Malaysia Grid Storage Pact Opens Path to EV Charging Scale

Mikro MSC and HKCT signed a two-year exclusive deal for utility-scale battery projects that could stabilize supply for growing electric vehicle demand in the country.

YK

Yair Knijn

Founder & editor-in-chief

| 1 min read |
  • battery storage
  • EV grid
  • Malaysia
  • renewables
An EV charging installation — the kind of grid-backed infrastructure Malaysia's new storage pact is meant to scale.
An EV charging installation — the kind of grid-backed infrastructure Malaysia's new storage pact is meant to scale. Credit: Photo: Chongkian / Wikimedia Commons (CC BY-SA 4.0).

Malaysia needs reliable storage to absorb more solar output and keep the grid steady as electric vehicle numbers rise.
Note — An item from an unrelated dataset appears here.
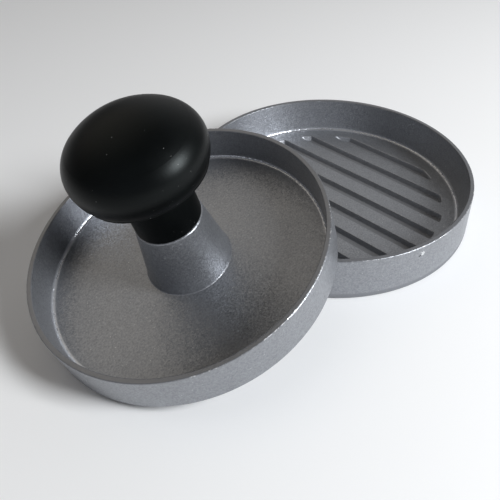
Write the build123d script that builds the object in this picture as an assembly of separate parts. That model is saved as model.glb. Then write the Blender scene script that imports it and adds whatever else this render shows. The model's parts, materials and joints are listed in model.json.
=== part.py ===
"""Patty press: a grooved round mould and a press plate with a screwed-on mushroom knob.

Frame: millimetres, +Z up. The mould stands on z = 0 with its axis on the origin. The press
plate leans at the mould's -X side, its lowest edge on the table and its underside on the rim.
The press, knob and fasteners are modelled upright, on their own axis, then placed together.
"""
from build123d import *
import math
import os

# Mould (the lower dish)
MOULD_RADIUS = 62.0
MOULD_HEIGHT = 19.2
MOULD_WALL_TOP = 1.9
MOULD_WALL_FOOT = 4.4
MOULD_FLOOR = 3.4
MOULD_FLOOR_FILLET = 1.0

# Press plate (the upper pan)
PRESS_RADIUS_TOP = 54.7
PRESS_RADIUS_FOOT = 55.0
PRESS_HEIGHT = 16.4
PRESS_WALL = 1.8
PRESS_WALL_FOOT = 2.9
PRESS_FLOOR = 2.0
PRESS_FLOOR_FILLET = 1.0

# Both castings
FOOT_ROUNDING = 1.2
RIM_ROUNDING = 0.4

# Grooves in the mould's floor and in the press plate's underside. MOULD_GROOVE_SLOPE is
# how far each side of the mould's grooves leans in from top to bottom.
GROOVE_COUNT = 8
GROOVE_PITCH = 12.4
GROOVE_WIDTH = 5.1
GROOVE_ANGLE = 2.4
GROOVE_CORNER = 0.8
GROOVE_EDGE_ROUNDING = 0.35
MOULD_GROOVE_DEPTH = 2.1
MOULD_GROOVE_SLOPE = 0.9
MOULD_GROOVE_REACH = 51.0
PRESS_GROOVE_DEPTH = 0.7
PRESS_GROOVE_REACH = 46.5

# Boss in the middle of the press plate
BOSS_RADIUS_BASE = 15.9
BOSS_RADIUS_TOP = 12.0
BOSS_TOP = 26.4
BOSS_BASE_FILLET = 0.5
BOSS_TOP_ROUNDING = 0.6

# Knob: neck and mushroom head in one moulding
SEAT_GAP = 0.05
NECK_RADIUS_FOOT = 11.8
NECK_RADIUS_TOP = 11.6
HEAD_RADIUS = 22.9
HEAD_EQUATOR = 56.4
HEAD_CROWN = 14.8
HEAD_SHOULDER_ARC = 10.0
HEAD_FLANK_ARC = 12.8
HEAD_EDGE = 49.7
HEAD_EDGE_DROP = 0.5
HEAD_EDGE_LIP = 1.0
HEAD_UNDERSIDE = 47.8
NECK_FILLET = 2.5

# Fasteners inside the knob and boss: an M8 stud, a moulded-in insert and a washer.
# THREAD_CREST is where each thread ring is flat on top, as shares of the pitch.
STUD_RADIUS = 3.95
STUD_ROOT_RADIUS = 3.35
STUD_PITCH = 1.25
THREAD_CREST = (0.45, 0.55)
STUD_FOOT = 13.9
STUD_LENGTH = 26.5
STUD_CLEARANCE = 0.1
BORE_DEPTH = 14.0
INSERT_RADIUS = 6.0
INSERT_LENGTH = 13.5
INSERT_GROOVE_DEPTH = 0.5
INSERT_GROOVE_WIDTH = 1.5
INSERT_GROOVE_COUNT = 2
MOULDING_CLEARANCE = 0.01
WASHER_RADIUS = 8.0
WASHER_BORE = 4.3
WASHER_THICKNESS = 1.0
COUNTERBORE_RADIUS = 8.4

# How the press leans on the mould's rim
LEAN = math.radians(15.5)
TABLE_GAP = 0.1
RIM_GAP = 0.2

NECK_FOOT = BOSS_TOP + SEAT_GAP
WASHER_FOOT = BOSS_TOP + SEAT_GAP
WASHER_TOP = WASHER_FOOT + WASHER_THICKNESS
INSERT_FOOT = WASHER_TOP + SEAT_GAP
SIZE_TOLERANCE = 0.01


def turned(*outline):
    """A solid of revolution about Z from straight-sided (radius, height) points."""
    return revolve(Plane.XZ * make_face(Polyline(*outline, close=True)), Axis.Z)


def rings(solid, radius, height):
    """The circular edges of a turned solid at one radius and one height."""
    return [
        edge
        for edge in solid.edges().filter_by(GeomType.CIRCLE)
        if abs(edge.radius - radius) < SIZE_TOLERANCE
        and abs(edge.arc_center.Z - height) < SIZE_TOLERANCE
    ]


def tube(outer, inner, foot, height):
    """A round tube that stands on the height foot."""
    ring = Circle(outer) - Circle(inner)
    return Pos(0, 0, foot) * extrude(ring, height)


def groove_sketch(reach, width=GROOVE_WIDTH):
    """Parallel bands, evenly spaced, whose ends follow a circle of radius reach."""
    bands = Sketch()
    for index in range(GROOVE_COUNT):
        offset = (index - (GROOVE_COUNT - 1) / 2) * GROOVE_PITCH
        if abs(offset) + width / 2 < reach:
            band = (Pos(offset, 0) * Rectangle(width, 2 * reach)) & Circle(reach)
            bands += fillet(band.vertices(), GROOVE_CORNER)
    return Rot(0, 0, GROOVE_ANGLE) * bands


def upper_groove_edges(solid, height):
    """The edges of the grooves where they break through the face at one height."""
    edges = solid.edges().filter_by_position(
        Axis.Z, height - SIZE_TOLERANCE, height + SIZE_TOLERANCE
    )
    return [edge for edge in edges if not edge.is_closed]


def base_mould():
    """The cast dish: a plain wall round a flat floor with recessed grooves."""
    dish = turned(
        (0, 0),
        (MOULD_RADIUS, 0),
        (MOULD_RADIUS, MOULD_HEIGHT),
        (MOULD_RADIUS - MOULD_WALL_TOP, MOULD_HEIGHT),
        (MOULD_RADIUS - MOULD_WALL_FOOT, MOULD_FLOOR),
        (0, MOULD_FLOOR),
    )
    corner = rings(dish, MOULD_RADIUS - MOULD_WALL_FOOT, MOULD_FLOOR)
    dish = fillet(corner, MOULD_FLOOR_FILLET)
    dish = fillet(rings(dish, MOULD_RADIUS, 0), FOOT_ROUNDING)
    rim = rings(dish, MOULD_RADIUS, MOULD_HEIGHT)
    rim += rings(dish, MOULD_RADIUS - MOULD_WALL_TOP, MOULD_HEIGHT)
    dish = fillet(rim, RIM_ROUNDING)
    tops = Pos(0, 0, MOULD_FLOOR) * groove_sketch(MOULD_GROOVE_REACH)
    narrowed = GROOVE_WIDTH - 2 * MOULD_GROOVE_SLOPE
    shortened = MOULD_GROOVE_REACH - MOULD_GROOVE_SLOPE
    feet = Pos(0, 0, MOULD_FLOOR - MOULD_GROOVE_DEPTH) * groove_sketch(shortened, narrowed)
    for top, foot in zip(tops.faces().sort_by(Axis.X), feet.faces().sort_by(Axis.X)):
        dish -= loft([foot, top], ruled=True)
    return fillet(upper_groove_edges(dish, MOULD_FLOOR), GROOVE_EDGE_ROUNDING)


def press_plate():
    """The cast pan: upstanding rim, conical boss with a blind bore, grooved underside."""
    pan = turned(
        (0, 0),
        (PRESS_RADIUS_FOOT, 0),
        (PRESS_RADIUS_TOP, PRESS_HEIGHT),
        (PRESS_RADIUS_TOP - PRESS_WALL, PRESS_HEIGHT),
        (PRESS_RADIUS_FOOT - PRESS_WALL_FOOT, PRESS_FLOOR),
        (BOSS_RADIUS_BASE, PRESS_FLOOR),
        (BOSS_RADIUS_TOP, BOSS_TOP),
        (0, BOSS_TOP),
    )
    corner = rings(pan, PRESS_RADIUS_FOOT - PRESS_WALL_FOOT, PRESS_FLOOR)
    pan = fillet(corner, PRESS_FLOOR_FILLET)
    pan = fillet(rings(pan, BOSS_RADIUS_BASE, PRESS_FLOOR), BOSS_BASE_FILLET)
    pan = fillet(rings(pan, BOSS_RADIUS_TOP, BOSS_TOP), BOSS_TOP_ROUNDING)
    pan = fillet(rings(pan, PRESS_RADIUS_FOOT, 0), FOOT_ROUNDING)
    rim = rings(pan, PRESS_RADIUS_TOP, PRESS_HEIGHT)
    rim += rings(pan, PRESS_RADIUS_TOP - PRESS_WALL, PRESS_HEIGHT)
    pan = fillet(rim, RIM_ROUNDING)
    bore_radius = STUD_RADIUS + STUD_CLEARANCE
    pan -= Pos(0, 0, BOSS_TOP - BORE_DEPTH) * extrude(Circle(bore_radius), BORE_DEPTH)
    pan -= extrude(groove_sketch(PRESS_GROOVE_REACH), PRESS_GROOVE_DEPTH)
    return fillet(upper_groove_edges(pan, 0), GROOVE_EDGE_ROUNDING)


def knob_face():
    """Half of the knob's section. The head is three tangent arcs: flank, shoulder, crown."""
    flank_turn = math.asin((HEAD_EQUATOR - HEAD_EDGE) / HEAD_FLANK_ARC)
    edge_radius = HEAD_RADIUS - HEAD_FLANK_ARC * (1 - math.cos(flank_turn))
    shoulder_centre = HEAD_RADIUS - HEAD_SHOULDER_ARC
    crown_arc = (shoulder_centre**2 + HEAD_CROWN**2 - HEAD_SHOULDER_ARC**2) / (
        2 * (HEAD_CROWN - HEAD_SHOULDER_ARC)
    )
    shoulder_turn = math.degrees(math.atan2(crown_arc - HEAD_CROWN, shoulder_centre))
    flank = CenterArc(
        (HEAD_RADIUS - HEAD_FLANK_ARC, HEAD_EQUATOR),
        HEAD_FLANK_ARC,
        -math.degrees(flank_turn),
        math.degrees(flank_turn),
    )
    shoulder = CenterArc((shoulder_centre, HEAD_EQUATOR), HEAD_SHOULDER_ARC, 0, shoulder_turn)
    crown_centre = (0, HEAD_EQUATOR + HEAD_CROWN - crown_arc)
    crown = CenterArc(crown_centre, crown_arc, shoulder_turn, 90 - shoulder_turn)
    underside_and_neck = Polyline(
        (edge_radius, HEAD_EDGE),
        (edge_radius, HEAD_EDGE - HEAD_EDGE_DROP),
        (edge_radius - HEAD_EDGE_LIP, HEAD_EDGE - HEAD_EDGE_DROP),
        (NECK_RADIUS_TOP, HEAD_UNDERSIDE),
        (NECK_RADIUS_FOOT, NECK_FOOT),
        (0, NECK_FOOT),
        (0, HEAD_EQUATOR + HEAD_CROWN),
    )
    return Plane.XZ * make_face(flank + shoulder + crown + underside_and_neck)


def knob():
    """The plastic moulding: head and neck, hollow below for the washer and the insert."""
    body = revolve(knob_face(), Axis.Z)
    body = fillet(rings(body, NECK_RADIUS_TOP, HEAD_UNDERSIDE), NECK_FILLET)
    body = fillet(rings(body, NECK_RADIUS_FOOT, NECK_FOOT), RIM_ROUNDING)
    counterbore_height = INSERT_FOOT - NECK_FOOT
    body -= Pos(0, 0, NECK_FOOT) * extrude(Circle(COUNTERBORE_RADIUS), counterbore_height)
    bore_height = INSERT_LENGTH + SEAT_GAP
    bore = extrude(Circle(INSERT_RADIUS + MOULDING_CLEARANCE), bore_height)
    return body - Pos(0, 0, INSERT_FOOT) * bore


def knob_insert():
    """The threaded brass bush in the knob's neck, with grooves that key it in."""
    bush = tube(INSERT_RADIUS, STUD_RADIUS + MOULDING_CLEARANCE, INSERT_FOOT, INSERT_LENGTH)
    for index in range(INSERT_GROOVE_COUNT):
        middle = INSERT_FOOT + (index + 1) / (INSERT_GROOVE_COUNT + 1) * INSERT_LENGTH
        groove = tube(
            INSERT_RADIUS + INSERT_GROOVE_DEPTH,
            INSERT_RADIUS - INSERT_GROOVE_DEPTH,
            middle - INSERT_GROOVE_WIDTH / 2,
            INSERT_GROOVE_WIDTH,
        )
        bush -= groove
    return bush


def knob_stud():
    """The steel stud. Its thread is a row of V rings at the thread's pitch."""
    outline = [(0, STUD_FOOT), (STUD_ROOT_RADIUS, STUD_FOOT)]
    count = int(STUD_LENGTH / STUD_PITCH)
    for index in range(count):
        foot = STUD_FOOT + index * STUD_PITCH
        for share in THREAD_CREST:
            outline.append((STUD_RADIUS, foot + share * STUD_PITCH))
        outline.append((STUD_ROOT_RADIUS, foot + STUD_PITCH))
    outline.append((0, STUD_FOOT + count * STUD_PITCH))
    return turned(*outline)


def boss_washer():
    """The flat washer that the knob clamps on the boss."""
    return tube(WASHER_RADIUS, WASHER_BORE, WASHER_FOOT, WASHER_THICKNESS)


def leaning_place():
    """Where the press stands: tilted by LEAN, low edge on the table, plate on the rim.

    The rounded foot rests on the table, and the flat underside rests on the rounded
    outer edge of the mould's rim.
    """
    sine, cosine = math.sin(LEAN), math.cos(LEAN)
    flat_radius = PRESS_RADIUS_FOOT - FOOT_ROUNDING
    height = flat_radius * sine + FOOT_ROUNDING * (1 - cosine) + TABLE_GAP
    edge_x = -(MOULD_RADIUS - RIM_ROUNDING)
    edge_z = MOULD_HEIGHT - RIM_ROUNDING
    centre_x = edge_x - ((edge_z - height) * cosine + RIM_ROUNDING + RIM_GAP) / sine
    return Location((centre_x, 0, height), (0, -math.degrees(LEAN), 0))


def write_parts():
    os.makedirs("parts", exist_ok=True)
    place = leaning_place()
    press_pieces = {
        "press_plate": press_plate(),
        "knob": knob(),
        "knob_insert": knob_insert(),
        "knob_stud": knob_stud(),
        "boss_washer": boss_washer(),
    }
    export_step(base_mould(), "parts/base_mould.step")
    for name, piece in press_pieces.items():
        export_step(place * piece, f"parts/{name}.step")
    print("press centre", place.position, "tilt", math.degrees(LEAN))


write_parts()
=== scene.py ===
"""Looks for the patty press: materials with their wear, the floor, the light and the camera."""
import json
import math

import bpy
from mathutils import Matrix, Vector


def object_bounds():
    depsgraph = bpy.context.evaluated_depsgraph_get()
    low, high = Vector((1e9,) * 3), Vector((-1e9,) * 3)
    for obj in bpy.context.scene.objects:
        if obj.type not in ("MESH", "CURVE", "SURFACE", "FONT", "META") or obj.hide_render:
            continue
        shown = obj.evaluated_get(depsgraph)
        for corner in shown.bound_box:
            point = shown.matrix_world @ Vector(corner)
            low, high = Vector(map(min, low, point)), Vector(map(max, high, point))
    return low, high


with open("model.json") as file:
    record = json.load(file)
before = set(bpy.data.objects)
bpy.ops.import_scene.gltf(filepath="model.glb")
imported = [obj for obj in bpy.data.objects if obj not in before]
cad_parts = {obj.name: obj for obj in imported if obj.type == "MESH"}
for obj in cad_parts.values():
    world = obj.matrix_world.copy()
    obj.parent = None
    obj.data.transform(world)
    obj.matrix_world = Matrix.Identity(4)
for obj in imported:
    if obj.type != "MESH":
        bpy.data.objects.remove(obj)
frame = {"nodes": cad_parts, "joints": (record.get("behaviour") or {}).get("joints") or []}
cad_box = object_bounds()

MM = 0.001

# The camera, in millimetres in the part's frame, and its lens
CAMERA_PLACE = Vector((-171.6, -138.1, 168.6))
CAMERA_RIGHT = Vector((0.69752, -0.71654, 0.00631))
CAMERA_FORWARD = Vector((0.58435, 0.56370, -0.58376))
SENSOR_WIDTH = 36.0
LENS = 42.93
CAMERA_SHIFT = (-0.0729, -0.1398)
CLIP_START = 0.01

# The floor
FLOOR_SIZE = 6.0
FLOOR_COLOUR = (0.86, 0.86, 0.86, 1)
FLOOR_ROUGHNESS = 0.8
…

A new commercial agreement between local firm Mikro MSC Berhad and Hong Kong Cospower Technology Co Ltd targets exactly that gap.

Deal Terms

The two-year pact names Mikro MSC as HKCT's exclusive partner for large battery energy storage system projects inside Malaysia. The South China Morning Post reports that the systems are intended to smooth solar variability and reduce reliance on gas peaker plants.

Practical Limits

Utility-scale batteries still face high upfront costs and uncertain revenue from frequency services alone. Malaysia's solar build-out remains modest, so project pipelines may stay thin until feed-in tariffs or capacity payments improve. Operators will also need clear interconnection rules from the Energy Commission before banks will finance multi-megawatt installations. Reuters coverage of Malaysia energy plans notes similar grid constraints for EV charging growth.

AutonomyEV's opinion

Grid storage contracts like this one matter for EV uptake only when they translate into lower curtailment and predictable charging prices. Without parallel progress on public fast-charger permits and distribution upgrades, the storage capacity will sit idle during off-peak hours. Malaysian planners should publish quarterly interconnection queues and actual megawatt-hour throughput data so investors can judge whether the projects deliver usable headroom for vehicle charging growth.